Travis m'a tout l'air d'être sur le point de faire un malaise. Il est blanc comme un linge. Le pauvre, je me mets à sa place et sûr que j'aurais agi de la même manière. J'espère toutefois qu'il parviendra à se laisser aller, à mettre cette histoire de côté au moins quelques heures. Je vais tâcher d'en faire de même. Après tout, c'est mon anniversaire. Les derniers passés en compagnie d'Isaac étaient magiques. À son image. Ce qui me ramène à cette surprise dont il ne veut toujours pas me parler.

Je suis conscient que le but d'une surprise est justement de surprendre. Néanmoins, je crois avoir eu ma dose aujourd'hui. Sincèrement, je pensais que si j'étais de nouveau confronté à mon père j'aurais été capable de gérer. Cruelle illusion. Je n'ai rien géré du tout. Je ne sais pas ce qui m'a pris de péter un câble comme ça. Habituellement, j'arrive mieux à contrôler mes accès de colère. Peut-être ai-je bêtement espéré, l'espace de quelques minutes, que comme mon géniteur mourrait de me retrouver, ou du moins l'enfant que j'ai été, alors nous aurions pu reconstruire quelque chose avant que la maladie qui le ronge ne l'emporte définitivement... J'en viens à plaindre ma mère qui n'a pourtant jamais rien fait pour me venir en aide si on ne compte pas la fois où elle est venue m'apporter de l'argent et des vêtements quand j'étais en désintox. Ce doit être difficile pour elle.

Parker tente de meubler le silence comme il peut. Ses efforts sont remarquables. Isaac prend part à la conversation et même Travis parvient à se laisser distraire l'espace de quelques minutes. Moi, je n'y parviens pas.
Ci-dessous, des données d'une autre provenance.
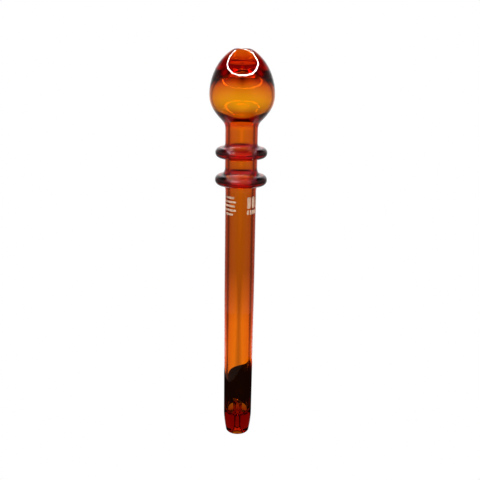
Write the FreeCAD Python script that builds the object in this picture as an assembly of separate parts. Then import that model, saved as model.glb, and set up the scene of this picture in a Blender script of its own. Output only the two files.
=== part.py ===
import FreeCAD, Part
import math
import os

# Lamp-worked amber glass tube with a bowl and a chamber in its egg-shaped head,
# two solid rings under the head and a thick mouth end.
# Millimetres. The axis is +Z and the origin is the centre of the foot of the mouth end.

V = FreeCAD.Vector

# ---- driving dimensions -------------------------------------------------------------
TOTAL_HEIGHT = 158.0
TUBE_R = 6.0               # 12 mm tube stock
TUBE_WALL = 1.6
MOUTH_TUBE_R = 5.7         # the stem is drawn slightly thinner towards the mouth
HEAD_R = 12.45

# ---- worked out from the tube stock -------------------------------------------------
BORE_R = TUBE_R - TUBE_WALL
NECK_R = TUBE_R + 0.25
NECK_BORE_R = BORE_R + 0.2
AIR_HOLE_R = 0.9           # hole through the mouth end and its inner post
BOWL_HOLE_R = 0.7          # hole from the bowl into the chamber

# ---- heights of the seams between the pieces ----------------------------------------
Z_TIP_TOP = 16.0
Z_TAPER_END = 60.0         # the stem is a true cylinder from here up to the lower ring
Z_STEM_TOP = 104.5
Z_LOWER_RING_TOP = 113.4
Z_UPPER_RING_BASE = 115.4
Z_UPPER_RING_TOP = 123.0
Z_NECK_TOP = 128.0
Z_CROWN_BASE = 147.0

# ---- rings --------------------------------------------------------------------------
UPPER_RING_Z = 119.2
UPPER_RING_R = 10.05
LOWER_RING_Z = 108.6
LOWER_RING_R = 10.13
RING_HALF = 2.0            # half the thickness of a ring at its rounded rim

# ---- head ---------------------------------------------------------------------------
HEAD_WIDEST_Z = 141.2
RIM_CREST_R = 2.5
MOUTH_R = 1.9              # narrowest radius of the bowl's mouth
BOWL_R = 5.9
BOWL_FLOOR_Z = 150.8
CHAMBER_R = 11.4
CHAMBER_WIDEST_Z = 140.2
FUNNEL_START_Z = 130.0     # the bore widens from here into the chamber
CEILING_Z = 149.6          # underside of the glass between bowl and chamber

# ---- mouth end ----------------------------------------------------------------------
LIP_R = 4.9                # radius where the rounded foot of the mouth end begins
FOOT_R = 3.6
POST_R = 1.9
POST_TOP_Z = 14.5
POST_BASE_Z = 8.2
POST_CUT_DEG = 28.0        # the post's top is finished at a slant

# ---- printed marks ------------------------------------------------------------------
MARK_THICKNESS = 0.08
MARK_TOP_Z = 102.7
ROWS_AZIMUTH = -138.0      # degrees from +X; the print flanks the front, -Y
ROW_WIDTHS = (5.0, 6.6, 5.8, 6.6, 4.2)
ROW_HEIGHT = 0.8
ROW_PITCH = 1.65
COLUMNS_AZIMUTH = -36.0
TALL_COLUMNS = 3
TALL_BAR = (1.5, 4.6)      # width and height
TALL_PITCH = 2.2
SHORT_COLUMNS = 5
SHORT_BAR = (0.8, 1.8)
SHORT_PITCH = 1.3
COLUMN_GAP = 0.6           # between the tall and the short columns


class Outline:
    """A closed outline in the (radius, height) half plane."""

    def __init__(self, r, z):
        self.start = (r, z)
        self.here = self.start
        self.edges = []

    def _add(self, curve, end):
        self.edges.append(curve.toShape())
        self.here = end

    def line(self, r, z):
        r_here, z_here = self.here
        self._add(Part.LineSegment(V(r_here, 0, z_here), V(r, 0, z)), (r, z))

    def bend(self, first_handle, second_handle, end):
        curve = Part.BezierCurve()
        curve.setPoles([V(r, 0, z) for r, z in (self.here, first_handle, second_handle, end)])
        self._add(curve, end)

    def round_rim(self, middle, end):
        points = [V(r, 0, z) for r, z in (self.here, middle, end)]
        self._add(Part.Arc(*points), end)

    def revolve(self):
        if self.here != self.start:
            self.line(*self.start)
        face = Part.Face(Part.Wire(self.edges))
        return face.revolve(V(0, 0, 0), V(0, 0, 1), 360)


def tube_radius(z):
    """Outside radius of the stem, tapering below Z_TAPER_END."""
    if z >= Z_TAPER_END:
        return TUBE_R
    share = z / Z_TAPER_END
    return MOUTH_TUBE_R + (TUBE_R - MOUTH_TUBE_R) * share


def add_ring(outline, centre_z, rim_r, shoulder):
    """A solid ring round the tube; shoulder is the height of the slope above it."""
    top = centre_z + RING_HALF
    foot = centre_z - RING_HALF
    rim_centre = rim_r - RING_HALF
    outline.line(NECK_R, top + shoulder)
    outline.bend((NECK_R + 0.1, top + 0.3 * shoulder), (NECK_R + 0.4 * shoulder, top), (rim_centre, top))
    outline.round_rim((rim_r, centre_z), (rim_centre, foot))
    outline.bend((NECK_R + 0.5, foot), (NECK_R, foot - 0.1), (NECK_R, foot - 0.8))


def glass_wall():
    """The whole fused wall of the object, outside and inside, without the inner post."""
    crest = TOTAL_HEIGHT
    wall = Outline(RIM_CREST_R, crest)
    # outside of the head, from the rounded rim down to the neck
    wall.bend((3.6, crest), (6.0, 156.3), (8.0, 153.95))
    wall.bend((10.07, 151.51), (HEAD_R, 146.8), (HEAD_R, HEAD_WIDEST_Z))
    wall.bend((HEAD_R, 137.4), (10.7, 134.6), (7.6, 131.45))
    wall.bend((6.75, 130.59), (NECK_R, 129.7), (NECK_R, Z_NECK_TOP))
    # rings and stem
    add_ring(wall, UPPER_RING_Z, UPPER_RING_R, 1.6)
    add_ring(wall, LOWER_RING_Z, LOWER_RING_R, 2.6)
    wall.line(TUBE_R, Z_STEM_TOP)
    wall.line(TUBE_R, Z_TAPER_END)
    wall.line(tube_radius(POST_BASE_Z), POST_BASE_Z)
    # thick mouth end with a rounded foot
    wall.bend((5.6, 5.0), (5.1, 2.2), (LIP_R, 1.2))
    wall.bend((4.8, 0.2), (4.3, 0.0), (FOOT_R, 0.0))
    # mouth hole, flared at the foot
    wall.line(1.8, 0.0)
    wall.bend((1.6, 1.0), (AIR_HOLE_R, 2.0), (AIR_HOLE_R, 3.5))
    wall.line(AIR_HOLE_R, POST_BASE_Z)
    # floor of the bore and the bore itself
    wall.line(POST_R, POST_BASE_Z)
    wall.bend((3.2, POST_BASE_Z), (4.0, 8.6), (BORE_R - 0.2, 11.0))
    wall.line(BORE_R, Z_TIP_TOP)
    wall.line(BORE_R, Z_STEM_TOP)
    wall.line(NECK_BORE_R, Z_LOWER_RING_TOP)
    wall.line(NECK_BORE_R, FUNNEL_START_Z)
    # chamber, closed above by the glass that carries the bowl
    wall.bend((NECK_BORE_R, 131.0), (5.0, 131.9), (5.9, 132.4))
    wall.bend((8.3, 133.8), (CHAMBER_R - 0.2, 136.0), (CHAMBER_R, CHAMBER_WIDEST_Z))
    wall.bend((CHAMBER_R, 145.0), (9.0, 148.2), (6.2, 150.0))
    wall.bend((5.22, 150.63), (4.7, CEILING_Z), (BOWL_HOLE_R, CEILING_Z))
    # hole and bowl
    wall.line(BOWL_HOLE_R, BOWL_FLOOR_Z)
    wall.bend((4.72, BOWL_FLOOR_Z), (BOWL_R, 151.15), (BOWL_R, BOWL_FLOOR_Z + 1.0))
    wall.bend((BOWL_R, 153.8), (3.6, 155.9), (MOUTH_R, 157.2))
    wall.bend((1.6, 157.7), (MOUTH_R, crest), (RIM_CREST_R, crest))
    return wall.revolve()


def slab(z_low, z_high):
    """A disc-shaped block that holds everything between two heights."""
    return Part.makeCylinder(2 * HEAD_R, z_high - z_low, V(0, 0, z_low))


def inner_post():
    """Re-entrant tube that stands on the floor of the bore, cut off at a slant."""
    post = Part.makeCylinder(POST_R, POST_TOP_Z - POST_BASE_Z, V(0, 0, POST_BASE_Z))
    post = post.cut(Part.makeCylinder(AIR_HOLE_R, POST_TOP_Z, V(0, 0, 0)))
    cutter = Part.makeBox(20, 20, 10, V(-10, -10, 0))
    cutter.rotate(V(0, 0, 0), V(0, 1, 0), POST_CUT_DEG)
    drop = POST_R * math.tan(math.radians(POST_CUT_DEG))
    cutter.translate(V(0, 0, POST_TOP_Z - drop))
    return post.cut(cutter)


def mark_bar(azimuth, along, z, width, height):
    """One enamel bar fused flush into the stem: width along the surface, height along the axis."""
    skin = Part.makeCylinder(TUBE_R, height, V(0, 0, z - height / 2))
    skin = skin.cut(Part.makeCylinder(TUBE_R - MARK_THICKNESS, height, V(0, 0, z - height / 2)))
    window = Part.makeBox(2 * TUBE_R, width, height, V(0, -width / 2, z - height / 2))
    turn = azimuth + math.degrees(along / TUBE_R)
    window.rotate(V(0, 0, 0), V(0, 0, 1), turn)
    return skin.common(window)


def columns(azimuth, count, pitch, top, bar):
    """A row of upright bars side by side, hanging from one height."""
    width, height = bar
    places = [pitch * (i - (count - 1) / 2) for i in range(count)]
    return [mark_bar(azimuth, along, top - height / 2, width, height) for along in places]


def printed_marks():
    """Two plain blocks of enamel bars: one of rows, one of tall bars over short bars."""
    bars = []
    for i, width in enumerate(ROW_WIDTHS):
        z = MARK_TOP_Z - ROW_HEIGHT / 2 - ROW_PITCH * i
        bars.append(mark_bar(ROWS_AZIMUTH, 0.0, z, width, ROW_HEIGHT))
    short_top = MARK_TOP_Z - TALL_BAR[1] - COLUMN_GAP
    bars += columns(COLUMNS_AZIMUTH, TALL_COLUMNS, TALL_PITCH, MARK_TOP_Z, TALL_BAR)
    bars += columns(COLUMNS_AZIMUTH, SHORT_COLUMNS, SHORT_PITCH, short_top, SHORT_BAR)
    return Part.makeCompound(bars)


SEAMS = (
    ("mouth_tip", 0.0, Z_TIP_TOP),
    ("stem_tube", Z_TIP_TOP, Z_STEM_TOP),
    ("lower_ring", Z_STEM_TOP, Z_LOWER_RING_TOP),
    ("collar_tube", Z_LOWER_RING_TOP, Z_UPPER_RING_BASE),
    ("upper_ring", Z_UPPER_RING_BASE, Z_UPPER_RING_TOP),
    ("neck_tube", Z_UPPER_RING_TOP, Z_NECK_TOP),
    ("chamber_shell", Z_NECK_TOP, Z_CROWN_BASE),
    ("bowl_crown", Z_CROWN_BASE, TOTAL_HEIGHT),
)

os.makedirs("parts", exist_ok=True)
wall = glass_wall()
pieces = {name: wall.common(slab(low, high)) for name, low, high in SEAMS}
pieces["inner_post"] = inner_post()
pieces["printed_marks"] = printed_marks()
pieces["stem_tube"] = pieces["stem_tube"].cut(pieces["printed_marks"])
for name, shape in pieces.items():
    shape.exportStep(f"parts/{name}.step")
    box = shape.BoundBox
    print(f"{name}: solids {len(shape.Solids)}, valid {shape.isValid()}, "
          f"volume {shape.Volume:.1f}, z {box.ZMin:.2f} to {box.ZMax:.2f}")
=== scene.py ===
import math

import bmesh
import bpy
from mathutils import Matrix, Vector


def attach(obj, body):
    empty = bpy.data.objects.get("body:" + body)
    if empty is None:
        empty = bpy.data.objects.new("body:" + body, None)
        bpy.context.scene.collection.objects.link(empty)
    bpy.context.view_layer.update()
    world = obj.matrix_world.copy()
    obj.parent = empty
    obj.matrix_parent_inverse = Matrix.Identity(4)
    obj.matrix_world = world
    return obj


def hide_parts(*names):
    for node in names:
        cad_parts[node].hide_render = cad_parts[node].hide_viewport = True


# Looks of a lamp-worked amber glass tube with an egg-shaped head, two rings and a thick mouth end.
# Every glass piece is turned from its own closed outline. Where two pieces are melted together
# their facing surfaces have an index of 1, so light passes from one into the other unbent.

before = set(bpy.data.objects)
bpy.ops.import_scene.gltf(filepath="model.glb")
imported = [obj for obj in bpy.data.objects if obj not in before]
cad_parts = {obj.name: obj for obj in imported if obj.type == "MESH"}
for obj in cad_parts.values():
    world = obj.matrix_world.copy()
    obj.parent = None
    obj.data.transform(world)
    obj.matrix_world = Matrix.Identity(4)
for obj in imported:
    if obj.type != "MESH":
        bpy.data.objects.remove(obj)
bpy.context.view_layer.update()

MM = 0.001

# ---- meshes -----------------------------------------------------------------------------
SEGMENTS = 192             # flats round the axis
STEP = 0.35                # mm between rings along a curved outline
LINE_STEP = 4.0            # mm between rings along a straight outline
MIN_BEND_STEPS = 6
RIM_STEPS = 28             # rings round the rim of a solid ring
FUSE_GAP = 0.008           # mm between two pieces that are melted together
PAST_END = 1.0             # mm beyond an end of the object that is still cut as part of it
SAME_PLACE = 1e-6

# ---- sizes, mm --------------------------------------------------------------------------
TOTAL_HEIGHT = 158.0
TUBE_R = 6.0
MOUTH_TUBE_R = 5.7         # the stem is drawn slightly thinner towards the mouth
BORE_R = 4.4
NECK_R = 6.25
NECK_BORE_R = 4.6
AIR_HOLE_R = 0.9
BOWL_HOLE_R = 0.7

Z_TIP_TOP = 16.0
Z_TAPER_END = 60.0
Z_STEM_TOP = 104.5
Z_LOWER_RING_TOP = 113.4
Z_UPPER_RING_BASE = 115.4
Z_UPPER_RING_TOP = 123.0
Z_NECK_TOP = 128.0
Z_CROWN_BASE = 147.0

UPPER_RING_Z = 119.2
UPPER_RING_R = 10.05
UPPER_SHOULDER = 1.6       # height of the slope above the ring
LOWER_RING_Z = 108.6
LOWER_RING_R = 10.13
LOWER_SHOULDER = 2.6
RING_HALF = 2.0            # half the thickness of a ring at its rounded rim

HEAD_R = 12.45
HEAD_WIDEST_Z = 141.2
RIM_CREST_R = 2.5
MOUTH_R = 1.9              # narrowest radius of the bowl's mouth
BOWL_R = 5.9
BOWL_FLOOR_Z = 150.8
CHAMBER_R = 11.4
CHAMBER_WIDEST_Z = 140.2
FUNNEL_START_Z = 130.0
CEILING_Z = 149.6          # underside of the glass between bowl and chamber

LIP_R = 4.9                # radius where the rounded foot of the mouth end begins
FOOT_R = 3.6
POST_R = 1.9
POST_TOP_Z = 14.5
POST_BASE_Z = 8.2
POST_STRAIGHT = 1.0        # height of the post that the slanted cut leaves alone
POST_EDGE = 0.18           # fire-polished upper edge
POST_CUT = math.radians(28.0)
FACES_UP = 0.99            # upward share of a normal that belongs to the slanted cut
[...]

J'ai besoin d'une clope, d'une bonne bière et peut-être des bras et du corps de mon homme pour me sentir mieux. Avant, je me serais réfugier dans une bonne dose de poudre. J'y pense encore parfois. À quel point la drogue m'a fait chuté mais m'a aussi donné l'illusion de pouvoir oublier et me sentir plus fort. C'est des conneries. Cela ne dure qu'un temps. Ensuite, on redescend, on se sent minable et on recommence. Éternel cercle infernal. On ne s'en aperçoit que quand on en est sorti. Jamais replonger ne m'a paru une solution envisageable.

Les pneus crissent sur les graviers devant la petite maison. Je suis le premier à sortir du véhicule. Je ressens déjà la plénitude de cet endroit. C'est isolé, calme, entouré de verdure. C'est parfait. J'aide les autres à sortir bagages et provisions et suis Travis qui ouvre la marche. Si tôt dans la cuisine qu'il décapsule quatre canettes. Je m'empresse d'en saisir une et laisse le goût envahir mes papilles.

- Va doucement, murmure Isaac en embrassant ma tempe.

J'aimerais lui dire qu'il n'est ni ma mère ni ma nounou, que je sais ce que je fais et que ce n'est pas parce que je vais boire une bière à la vitesse de la lumière que je vais partir en sucette pour autant. Seulement, je me retiens. Il ne mérite pas que je sois désagréable avec lui alors qu'il souhaite juste prendre soin de moi. De celui qu'il aime. Et puis, sa présence tout à l'heure à mes côtés, les preuves d'affection qu'il m'a offertes alors que nous étions sur son lieu de travail et que des cons aux mentalités réduites rôdent dans le coin, m'a fait énormément de bien. Comme toujours. Il est parfait. Je me dois d'être juste envers lui.

- Oui, ne t'inquiète pas, réponds-je avant de grimper mettre nos sacs dans la chambre.

Je ne m'attarde pas, redescends et les retrouve dans le jardin. Parker essaie d'allumer le barbecue alors que Travis apporte des munitions sous le regard blasé d'Isaac. Je ne suis pas le seul à vouloir arrêter de penser ce soir. Je me laisse tomber sur une chaise et allume une clope, le regard perdu sur le ciel. Comprenant certainement que j'ai encore besoin de digérer tout ça, mon petit ami s'éloigne pour prêter main forte à son collègue. Travis met immédiatement les pieds dans le plat.